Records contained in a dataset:

━━━━━━━━━━━━━━━━━━━━

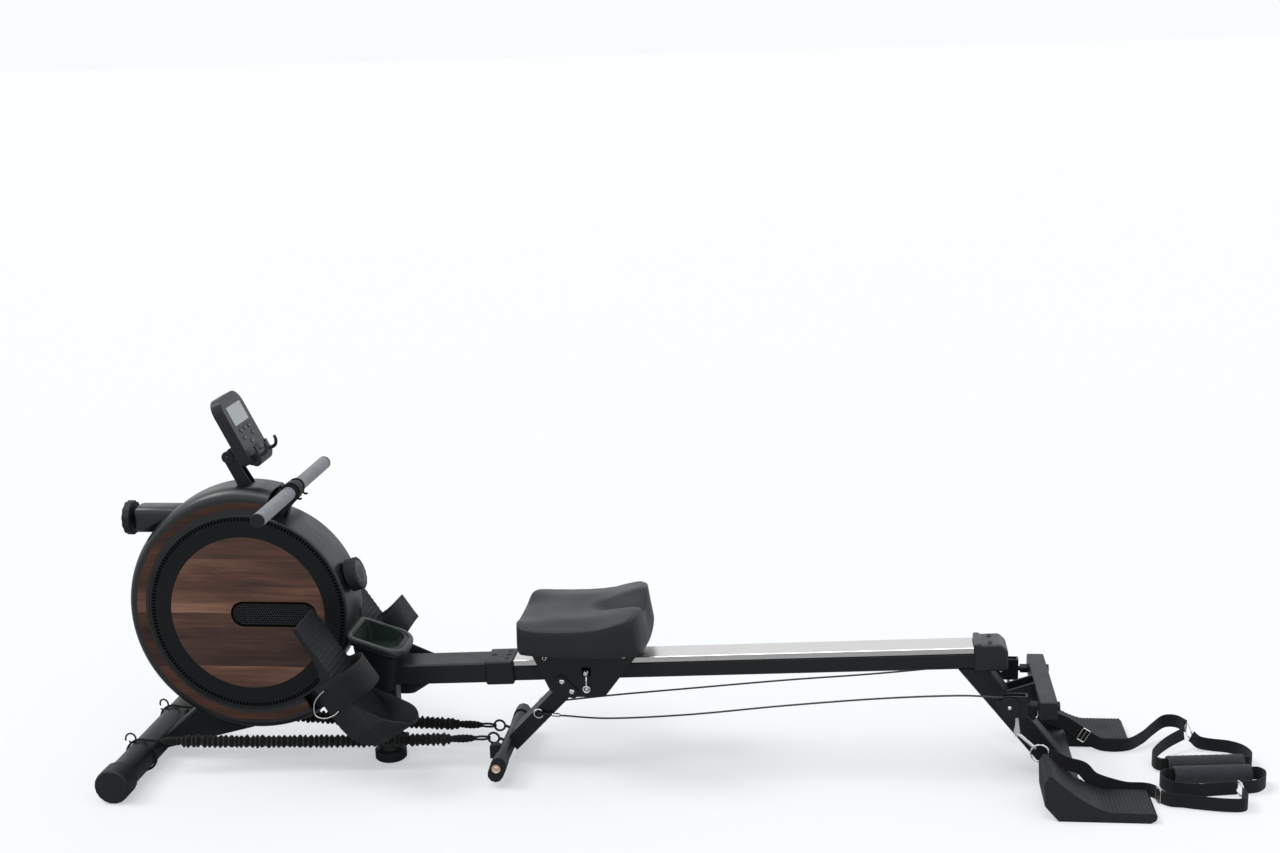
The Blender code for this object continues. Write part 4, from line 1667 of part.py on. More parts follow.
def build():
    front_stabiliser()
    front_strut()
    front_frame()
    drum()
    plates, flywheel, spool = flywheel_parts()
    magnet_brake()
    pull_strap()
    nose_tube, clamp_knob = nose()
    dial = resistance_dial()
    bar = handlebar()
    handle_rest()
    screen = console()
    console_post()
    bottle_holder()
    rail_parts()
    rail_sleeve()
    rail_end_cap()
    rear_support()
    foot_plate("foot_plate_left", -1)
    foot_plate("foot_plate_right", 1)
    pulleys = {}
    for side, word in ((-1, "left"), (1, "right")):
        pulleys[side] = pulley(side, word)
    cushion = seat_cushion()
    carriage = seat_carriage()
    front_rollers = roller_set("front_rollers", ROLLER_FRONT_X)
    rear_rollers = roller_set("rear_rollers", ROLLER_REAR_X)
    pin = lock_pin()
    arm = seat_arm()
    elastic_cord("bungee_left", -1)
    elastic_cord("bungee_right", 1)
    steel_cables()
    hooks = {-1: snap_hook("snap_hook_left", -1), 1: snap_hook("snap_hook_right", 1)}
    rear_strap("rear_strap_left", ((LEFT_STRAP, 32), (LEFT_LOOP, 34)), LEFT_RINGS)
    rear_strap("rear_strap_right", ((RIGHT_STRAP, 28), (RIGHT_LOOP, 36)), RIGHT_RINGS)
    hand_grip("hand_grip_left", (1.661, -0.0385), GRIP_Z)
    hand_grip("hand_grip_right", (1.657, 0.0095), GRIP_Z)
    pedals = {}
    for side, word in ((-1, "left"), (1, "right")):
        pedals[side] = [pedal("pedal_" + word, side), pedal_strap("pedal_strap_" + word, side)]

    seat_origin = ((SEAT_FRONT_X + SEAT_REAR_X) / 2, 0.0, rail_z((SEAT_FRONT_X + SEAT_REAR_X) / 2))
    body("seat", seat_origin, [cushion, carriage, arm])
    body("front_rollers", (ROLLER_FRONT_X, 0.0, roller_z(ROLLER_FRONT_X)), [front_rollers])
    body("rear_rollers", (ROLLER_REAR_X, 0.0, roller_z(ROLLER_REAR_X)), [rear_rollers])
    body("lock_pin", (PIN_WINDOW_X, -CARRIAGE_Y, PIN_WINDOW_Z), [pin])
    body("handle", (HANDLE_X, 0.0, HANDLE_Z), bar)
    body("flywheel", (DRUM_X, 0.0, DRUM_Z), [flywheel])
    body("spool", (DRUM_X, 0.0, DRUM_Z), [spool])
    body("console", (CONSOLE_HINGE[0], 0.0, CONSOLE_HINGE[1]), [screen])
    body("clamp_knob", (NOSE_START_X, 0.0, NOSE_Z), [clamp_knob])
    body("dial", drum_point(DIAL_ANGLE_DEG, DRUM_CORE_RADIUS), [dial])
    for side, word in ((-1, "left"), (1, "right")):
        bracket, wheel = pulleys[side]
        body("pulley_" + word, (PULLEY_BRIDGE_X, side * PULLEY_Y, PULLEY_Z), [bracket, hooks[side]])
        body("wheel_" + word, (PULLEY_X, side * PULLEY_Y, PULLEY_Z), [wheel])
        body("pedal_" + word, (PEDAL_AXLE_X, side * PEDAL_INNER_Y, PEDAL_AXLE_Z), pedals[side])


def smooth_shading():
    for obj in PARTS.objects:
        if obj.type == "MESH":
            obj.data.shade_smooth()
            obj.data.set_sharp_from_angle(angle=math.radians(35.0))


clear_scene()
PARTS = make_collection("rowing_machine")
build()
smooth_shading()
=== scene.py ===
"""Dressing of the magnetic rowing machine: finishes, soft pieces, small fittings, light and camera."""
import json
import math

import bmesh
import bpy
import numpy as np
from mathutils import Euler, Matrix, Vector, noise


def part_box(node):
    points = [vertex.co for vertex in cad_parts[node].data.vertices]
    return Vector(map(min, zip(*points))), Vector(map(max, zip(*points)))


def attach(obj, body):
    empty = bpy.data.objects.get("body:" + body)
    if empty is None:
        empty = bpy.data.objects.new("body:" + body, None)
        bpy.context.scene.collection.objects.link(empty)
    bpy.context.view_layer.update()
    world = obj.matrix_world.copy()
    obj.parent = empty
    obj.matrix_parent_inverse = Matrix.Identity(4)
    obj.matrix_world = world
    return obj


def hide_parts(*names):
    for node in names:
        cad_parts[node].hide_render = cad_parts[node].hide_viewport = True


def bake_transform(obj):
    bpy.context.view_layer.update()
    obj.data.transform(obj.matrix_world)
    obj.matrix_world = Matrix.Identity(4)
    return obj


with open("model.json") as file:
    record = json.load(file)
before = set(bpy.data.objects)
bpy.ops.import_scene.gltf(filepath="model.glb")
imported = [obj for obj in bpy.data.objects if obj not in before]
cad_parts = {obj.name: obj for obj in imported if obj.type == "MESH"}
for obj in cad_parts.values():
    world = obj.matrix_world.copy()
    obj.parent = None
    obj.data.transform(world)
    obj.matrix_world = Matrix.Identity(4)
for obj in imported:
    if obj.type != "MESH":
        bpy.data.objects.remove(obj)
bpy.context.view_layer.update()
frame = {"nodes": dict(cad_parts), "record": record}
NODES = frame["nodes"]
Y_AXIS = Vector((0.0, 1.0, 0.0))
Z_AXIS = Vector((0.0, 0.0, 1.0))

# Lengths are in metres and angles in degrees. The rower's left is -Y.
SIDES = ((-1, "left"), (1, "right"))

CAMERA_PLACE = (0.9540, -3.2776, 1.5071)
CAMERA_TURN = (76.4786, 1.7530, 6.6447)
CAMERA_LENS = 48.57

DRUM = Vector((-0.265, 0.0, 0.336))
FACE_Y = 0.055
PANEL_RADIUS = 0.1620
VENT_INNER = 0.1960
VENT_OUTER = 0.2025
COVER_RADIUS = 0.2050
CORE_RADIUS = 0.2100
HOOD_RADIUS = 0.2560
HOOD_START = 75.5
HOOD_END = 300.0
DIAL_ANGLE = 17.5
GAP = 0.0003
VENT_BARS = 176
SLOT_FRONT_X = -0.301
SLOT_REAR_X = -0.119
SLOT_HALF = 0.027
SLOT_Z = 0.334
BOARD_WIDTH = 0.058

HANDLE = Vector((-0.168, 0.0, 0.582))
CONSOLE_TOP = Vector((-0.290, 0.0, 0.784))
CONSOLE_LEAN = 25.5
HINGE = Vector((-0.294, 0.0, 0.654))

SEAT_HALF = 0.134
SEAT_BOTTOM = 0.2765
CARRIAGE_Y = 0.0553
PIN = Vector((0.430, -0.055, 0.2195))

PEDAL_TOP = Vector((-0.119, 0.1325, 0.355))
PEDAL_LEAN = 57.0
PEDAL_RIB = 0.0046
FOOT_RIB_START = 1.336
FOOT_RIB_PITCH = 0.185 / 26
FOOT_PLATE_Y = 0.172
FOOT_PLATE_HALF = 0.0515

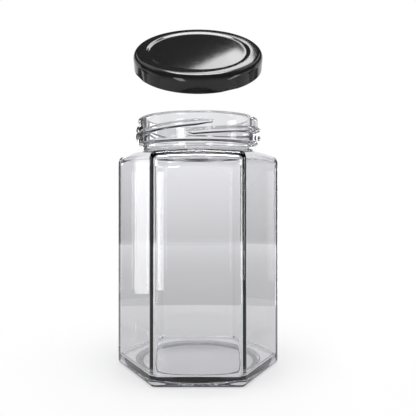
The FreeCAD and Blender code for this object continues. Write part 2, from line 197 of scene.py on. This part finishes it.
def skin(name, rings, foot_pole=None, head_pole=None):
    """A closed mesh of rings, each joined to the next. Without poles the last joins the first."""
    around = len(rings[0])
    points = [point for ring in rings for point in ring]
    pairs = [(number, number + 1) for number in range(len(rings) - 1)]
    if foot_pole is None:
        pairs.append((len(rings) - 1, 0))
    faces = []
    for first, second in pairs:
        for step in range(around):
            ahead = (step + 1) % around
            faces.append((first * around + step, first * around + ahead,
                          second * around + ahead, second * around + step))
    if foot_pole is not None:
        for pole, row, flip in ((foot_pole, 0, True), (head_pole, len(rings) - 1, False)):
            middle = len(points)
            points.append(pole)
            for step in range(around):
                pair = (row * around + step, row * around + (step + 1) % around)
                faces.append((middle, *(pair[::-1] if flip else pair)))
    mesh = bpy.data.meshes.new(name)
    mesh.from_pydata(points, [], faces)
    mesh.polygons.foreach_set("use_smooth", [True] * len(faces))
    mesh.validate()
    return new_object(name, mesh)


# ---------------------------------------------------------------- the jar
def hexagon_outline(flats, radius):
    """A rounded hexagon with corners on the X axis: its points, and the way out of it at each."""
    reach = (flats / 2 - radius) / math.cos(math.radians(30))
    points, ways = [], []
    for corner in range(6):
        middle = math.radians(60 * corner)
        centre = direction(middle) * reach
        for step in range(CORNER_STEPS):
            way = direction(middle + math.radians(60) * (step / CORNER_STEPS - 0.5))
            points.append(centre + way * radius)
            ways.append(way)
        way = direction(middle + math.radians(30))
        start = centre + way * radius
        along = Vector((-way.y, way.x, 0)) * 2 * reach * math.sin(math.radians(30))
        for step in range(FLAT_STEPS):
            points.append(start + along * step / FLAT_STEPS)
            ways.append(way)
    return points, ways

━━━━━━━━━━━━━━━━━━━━

▶ _What needs to be done_:
Exactly the lines from the line containing "drum_point(DIAL_ANGLE_DEG, DRUM_CORE_RADIUS), [dial])" to the line containing "bpy.context.scene.collection.objects.link(empty)", both included, are to be set down; no other line belongs in the answer.

▶ _Correct result_:
    body("dial", drum_point(DIAL_ANGLE_DEG, DRUM_CORE_RADIUS), [dial])
    for side, word in ((-1, "left"), (1, "right")):
        bracket, wheel = pulleys[side]
        body("pulley_" + word, (PULLEY_BRIDGE_X, side * PULLEY_Y, PULLEY_Z), [bracket, hooks[side]])
        body("wheel_" + word, (PULLEY_X, side * PULLEY_Y, PULLEY_Z), [wheel])
        body("pedal_" + word, (PEDAL_AXLE_X, side * PEDAL_INNER_Y, PEDAL_AXLE_Z), pedals[side])


def smooth_shading():
    for obj in PARTS.objects:
        if obj.type == "MESH":
            obj.data.shade_smooth()
            obj.data.set_sharp_from_angle(angle=math.radians(35.0))


clear_scene()
PARTS = make_collection("rowing_machine")
build()
smooth_shading()
=== scene.py ===
"""Dressing of the magnetic rowing machine: finishes, soft pieces, small fittings, light and camera."""
import json
import math

import bmesh
import bpy
import numpy as np
from mathutils import Euler, Matrix, Vector, noise


def part_box(node):
    points = [vertex.co for vertex in cad_parts[node].data.vertices]
    return Vector(map(min, zip(*points))), Vector(map(max, zip(*points)))


def attach(obj, body):
    empty = bpy.data.objects.get("body:" + body)
    if empty is None:
        empty = bpy.data.objects.new("body:" + body, None)
        bpy.context.scene.collection.objects.link(empty)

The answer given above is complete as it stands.